_WRITTEN PROBLEM_. Identify each line containing the word "metres" and copy it.

_DATASET ROWS_.
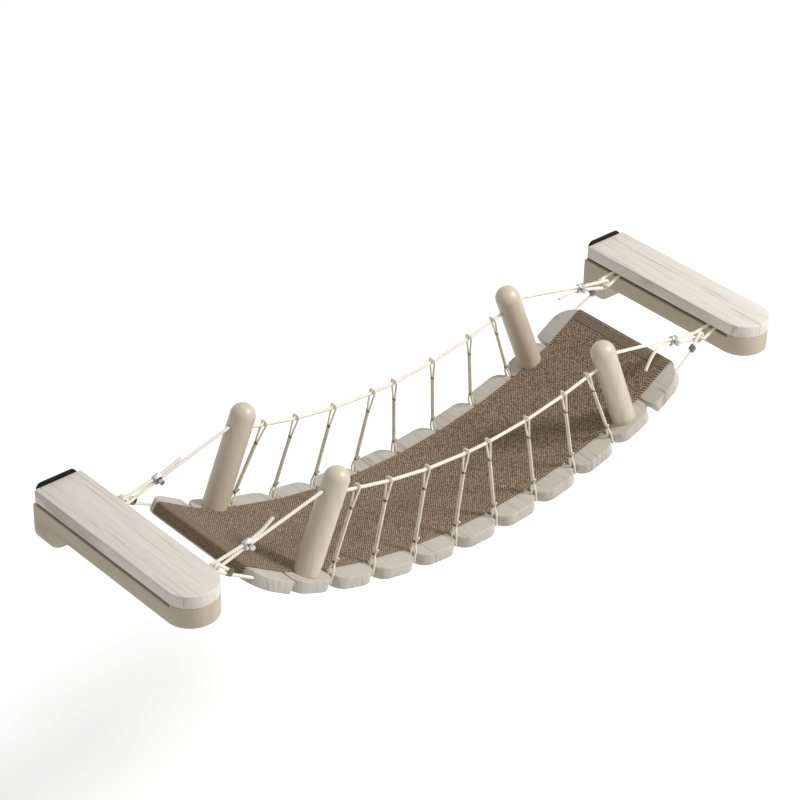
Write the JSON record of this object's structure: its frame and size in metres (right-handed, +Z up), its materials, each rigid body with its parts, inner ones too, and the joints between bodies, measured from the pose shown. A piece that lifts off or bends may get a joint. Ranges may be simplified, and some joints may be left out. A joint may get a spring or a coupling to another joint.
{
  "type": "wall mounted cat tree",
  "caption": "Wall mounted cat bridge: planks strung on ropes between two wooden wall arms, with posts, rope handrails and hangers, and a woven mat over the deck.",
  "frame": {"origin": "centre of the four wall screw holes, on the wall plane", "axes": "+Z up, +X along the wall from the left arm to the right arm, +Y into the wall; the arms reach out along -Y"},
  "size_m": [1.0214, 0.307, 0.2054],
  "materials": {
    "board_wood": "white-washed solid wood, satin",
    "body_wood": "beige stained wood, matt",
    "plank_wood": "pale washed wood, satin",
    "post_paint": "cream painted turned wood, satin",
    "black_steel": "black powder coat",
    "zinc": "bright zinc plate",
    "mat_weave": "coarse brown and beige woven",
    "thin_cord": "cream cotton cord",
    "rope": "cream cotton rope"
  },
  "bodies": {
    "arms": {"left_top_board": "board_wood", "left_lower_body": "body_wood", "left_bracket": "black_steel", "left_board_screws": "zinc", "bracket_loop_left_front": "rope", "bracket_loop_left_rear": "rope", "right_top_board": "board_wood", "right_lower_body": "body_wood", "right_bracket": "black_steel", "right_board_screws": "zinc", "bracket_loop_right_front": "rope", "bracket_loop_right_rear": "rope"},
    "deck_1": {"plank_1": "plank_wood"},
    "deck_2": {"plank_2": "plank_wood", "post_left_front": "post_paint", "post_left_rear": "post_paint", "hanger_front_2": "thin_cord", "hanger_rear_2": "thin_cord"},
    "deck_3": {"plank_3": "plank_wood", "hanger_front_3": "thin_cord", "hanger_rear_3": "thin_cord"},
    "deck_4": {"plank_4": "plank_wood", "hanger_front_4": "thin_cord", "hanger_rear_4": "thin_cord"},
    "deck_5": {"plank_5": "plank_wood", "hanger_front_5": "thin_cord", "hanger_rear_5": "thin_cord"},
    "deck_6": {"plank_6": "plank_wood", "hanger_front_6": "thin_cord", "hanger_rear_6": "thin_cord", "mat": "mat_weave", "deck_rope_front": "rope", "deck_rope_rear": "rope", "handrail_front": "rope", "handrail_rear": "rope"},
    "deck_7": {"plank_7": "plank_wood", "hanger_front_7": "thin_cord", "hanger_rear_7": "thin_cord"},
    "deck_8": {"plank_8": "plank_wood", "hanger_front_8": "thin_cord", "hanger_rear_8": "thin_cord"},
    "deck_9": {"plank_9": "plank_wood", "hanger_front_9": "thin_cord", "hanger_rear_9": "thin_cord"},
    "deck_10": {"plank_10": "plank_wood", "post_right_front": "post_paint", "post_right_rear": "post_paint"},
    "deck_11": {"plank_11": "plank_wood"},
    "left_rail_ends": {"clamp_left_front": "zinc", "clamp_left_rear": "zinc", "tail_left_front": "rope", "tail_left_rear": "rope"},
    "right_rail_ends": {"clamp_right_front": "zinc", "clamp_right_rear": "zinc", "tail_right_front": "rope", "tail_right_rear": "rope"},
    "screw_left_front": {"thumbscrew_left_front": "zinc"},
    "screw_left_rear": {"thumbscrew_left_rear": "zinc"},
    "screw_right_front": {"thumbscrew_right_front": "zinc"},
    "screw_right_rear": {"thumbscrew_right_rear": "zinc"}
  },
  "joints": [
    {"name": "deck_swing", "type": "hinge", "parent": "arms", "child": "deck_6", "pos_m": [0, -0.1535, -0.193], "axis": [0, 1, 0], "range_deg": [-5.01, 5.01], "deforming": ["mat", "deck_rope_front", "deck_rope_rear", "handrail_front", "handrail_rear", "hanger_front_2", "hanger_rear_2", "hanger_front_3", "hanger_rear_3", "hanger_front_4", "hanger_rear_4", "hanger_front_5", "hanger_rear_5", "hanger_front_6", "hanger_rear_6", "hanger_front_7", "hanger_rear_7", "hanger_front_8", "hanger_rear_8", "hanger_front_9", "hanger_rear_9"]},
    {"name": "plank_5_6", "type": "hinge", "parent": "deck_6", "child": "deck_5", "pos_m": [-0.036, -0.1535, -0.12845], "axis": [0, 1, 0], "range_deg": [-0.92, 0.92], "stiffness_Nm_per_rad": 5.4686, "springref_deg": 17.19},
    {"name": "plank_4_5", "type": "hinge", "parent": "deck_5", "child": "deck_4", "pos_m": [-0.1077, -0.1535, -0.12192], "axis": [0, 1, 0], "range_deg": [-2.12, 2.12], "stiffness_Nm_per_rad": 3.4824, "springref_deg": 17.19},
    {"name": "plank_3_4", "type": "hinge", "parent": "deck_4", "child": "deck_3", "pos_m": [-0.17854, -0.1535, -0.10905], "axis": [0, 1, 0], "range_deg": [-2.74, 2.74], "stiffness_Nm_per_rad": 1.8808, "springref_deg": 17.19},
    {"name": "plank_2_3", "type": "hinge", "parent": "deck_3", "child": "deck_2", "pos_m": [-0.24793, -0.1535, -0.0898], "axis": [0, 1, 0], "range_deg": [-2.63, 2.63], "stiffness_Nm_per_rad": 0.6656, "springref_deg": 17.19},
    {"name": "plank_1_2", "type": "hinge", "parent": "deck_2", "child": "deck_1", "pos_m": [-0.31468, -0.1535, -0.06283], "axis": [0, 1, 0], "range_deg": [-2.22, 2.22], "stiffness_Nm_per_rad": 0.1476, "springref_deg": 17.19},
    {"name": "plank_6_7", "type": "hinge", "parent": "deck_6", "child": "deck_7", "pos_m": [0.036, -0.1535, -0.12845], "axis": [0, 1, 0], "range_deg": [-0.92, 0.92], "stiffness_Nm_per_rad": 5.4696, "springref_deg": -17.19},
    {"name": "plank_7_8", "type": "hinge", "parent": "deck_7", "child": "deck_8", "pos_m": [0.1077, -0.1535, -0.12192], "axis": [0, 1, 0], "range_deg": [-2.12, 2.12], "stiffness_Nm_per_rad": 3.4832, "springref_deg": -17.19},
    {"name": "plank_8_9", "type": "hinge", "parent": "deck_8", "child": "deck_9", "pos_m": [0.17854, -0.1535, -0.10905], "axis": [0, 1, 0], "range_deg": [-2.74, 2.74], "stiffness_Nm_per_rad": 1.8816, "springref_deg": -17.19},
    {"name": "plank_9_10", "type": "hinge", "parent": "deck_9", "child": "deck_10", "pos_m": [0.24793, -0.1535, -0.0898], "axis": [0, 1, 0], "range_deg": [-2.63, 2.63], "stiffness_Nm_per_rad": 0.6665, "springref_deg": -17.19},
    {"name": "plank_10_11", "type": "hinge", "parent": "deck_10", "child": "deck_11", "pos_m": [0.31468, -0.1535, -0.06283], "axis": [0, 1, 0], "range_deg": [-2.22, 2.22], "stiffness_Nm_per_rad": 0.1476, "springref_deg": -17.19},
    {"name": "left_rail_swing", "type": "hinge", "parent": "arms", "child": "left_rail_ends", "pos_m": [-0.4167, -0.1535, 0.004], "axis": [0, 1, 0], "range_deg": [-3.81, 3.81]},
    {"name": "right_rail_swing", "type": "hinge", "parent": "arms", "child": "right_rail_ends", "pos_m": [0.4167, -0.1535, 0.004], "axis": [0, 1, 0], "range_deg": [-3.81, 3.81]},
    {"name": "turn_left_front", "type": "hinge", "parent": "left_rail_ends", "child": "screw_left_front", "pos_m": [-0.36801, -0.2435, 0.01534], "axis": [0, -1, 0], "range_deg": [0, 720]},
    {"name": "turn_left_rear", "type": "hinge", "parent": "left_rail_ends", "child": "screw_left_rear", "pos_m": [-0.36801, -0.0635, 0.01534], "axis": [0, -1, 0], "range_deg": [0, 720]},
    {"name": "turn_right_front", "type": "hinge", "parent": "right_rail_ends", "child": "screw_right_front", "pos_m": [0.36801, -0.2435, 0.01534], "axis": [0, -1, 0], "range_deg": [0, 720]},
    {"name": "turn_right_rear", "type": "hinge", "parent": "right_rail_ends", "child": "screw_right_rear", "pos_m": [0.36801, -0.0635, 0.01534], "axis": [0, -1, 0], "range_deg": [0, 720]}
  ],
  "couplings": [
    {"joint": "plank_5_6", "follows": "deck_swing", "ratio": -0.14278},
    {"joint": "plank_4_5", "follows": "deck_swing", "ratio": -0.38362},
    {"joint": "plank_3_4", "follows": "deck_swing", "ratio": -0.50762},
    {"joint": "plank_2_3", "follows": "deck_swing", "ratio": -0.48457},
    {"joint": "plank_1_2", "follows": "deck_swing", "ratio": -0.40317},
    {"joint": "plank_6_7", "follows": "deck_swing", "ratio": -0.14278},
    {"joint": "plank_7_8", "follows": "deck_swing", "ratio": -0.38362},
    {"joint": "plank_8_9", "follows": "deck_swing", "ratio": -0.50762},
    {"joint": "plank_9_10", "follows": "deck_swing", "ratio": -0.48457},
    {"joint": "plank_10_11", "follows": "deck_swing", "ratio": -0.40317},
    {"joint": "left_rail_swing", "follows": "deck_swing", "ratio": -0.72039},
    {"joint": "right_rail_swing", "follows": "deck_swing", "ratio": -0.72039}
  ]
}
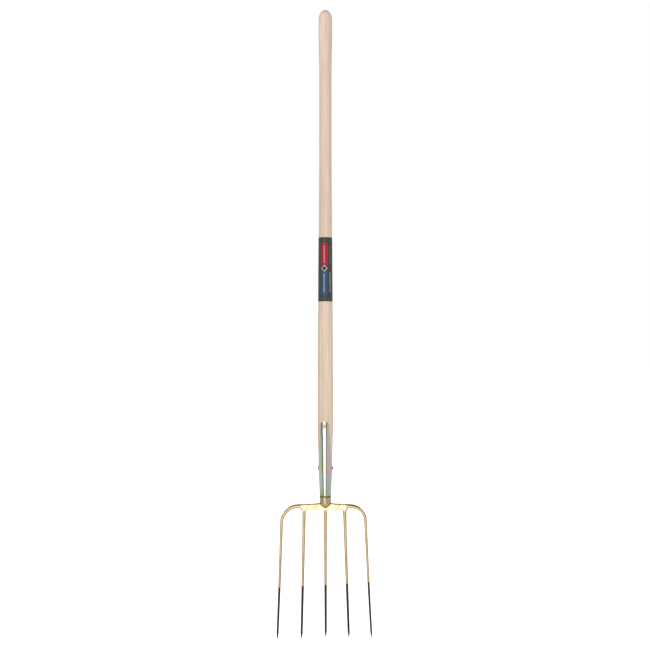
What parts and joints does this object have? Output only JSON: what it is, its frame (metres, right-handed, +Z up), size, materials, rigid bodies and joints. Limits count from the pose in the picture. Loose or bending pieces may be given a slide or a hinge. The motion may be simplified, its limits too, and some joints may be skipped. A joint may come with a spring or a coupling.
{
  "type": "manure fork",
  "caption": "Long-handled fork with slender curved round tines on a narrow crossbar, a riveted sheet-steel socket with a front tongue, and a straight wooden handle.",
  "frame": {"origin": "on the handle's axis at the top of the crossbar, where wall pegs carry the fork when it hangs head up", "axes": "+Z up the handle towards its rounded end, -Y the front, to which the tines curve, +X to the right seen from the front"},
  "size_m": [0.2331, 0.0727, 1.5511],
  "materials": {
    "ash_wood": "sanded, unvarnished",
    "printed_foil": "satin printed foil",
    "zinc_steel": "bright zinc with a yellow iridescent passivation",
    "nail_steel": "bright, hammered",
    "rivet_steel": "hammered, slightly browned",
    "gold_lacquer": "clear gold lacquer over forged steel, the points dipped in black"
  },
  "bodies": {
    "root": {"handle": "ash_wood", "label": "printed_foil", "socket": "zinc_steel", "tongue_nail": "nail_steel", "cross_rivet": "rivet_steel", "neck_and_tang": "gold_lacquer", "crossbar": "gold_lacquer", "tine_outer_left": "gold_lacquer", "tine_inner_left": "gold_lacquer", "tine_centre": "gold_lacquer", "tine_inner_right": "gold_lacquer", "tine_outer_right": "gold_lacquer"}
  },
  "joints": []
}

_FINAL RESULT_.
Write the JSON record of this object's structure: its frame and size in metres (right-handed, +Z up), its materials, each rigid body with its parts, inner ones too, and the joints between bodies, measured from the pose shown. A piece that lifts off or bends may get a joint. Ranges may be simplified, and some joints may be left out. A joint may get a spring or a coupling to another joint.
What parts and joints does this object have? Output only JSON: what it is, its frame (metres, right-handed, +Z up), size, materials, rigid bodies and joints. Limits count from the pose in the picture. Loose or bending pieces may be given a slide or a hinge. The motion may be simplified, its limits too, and some joints may be skipped. A joint may come with a spring or a coupling.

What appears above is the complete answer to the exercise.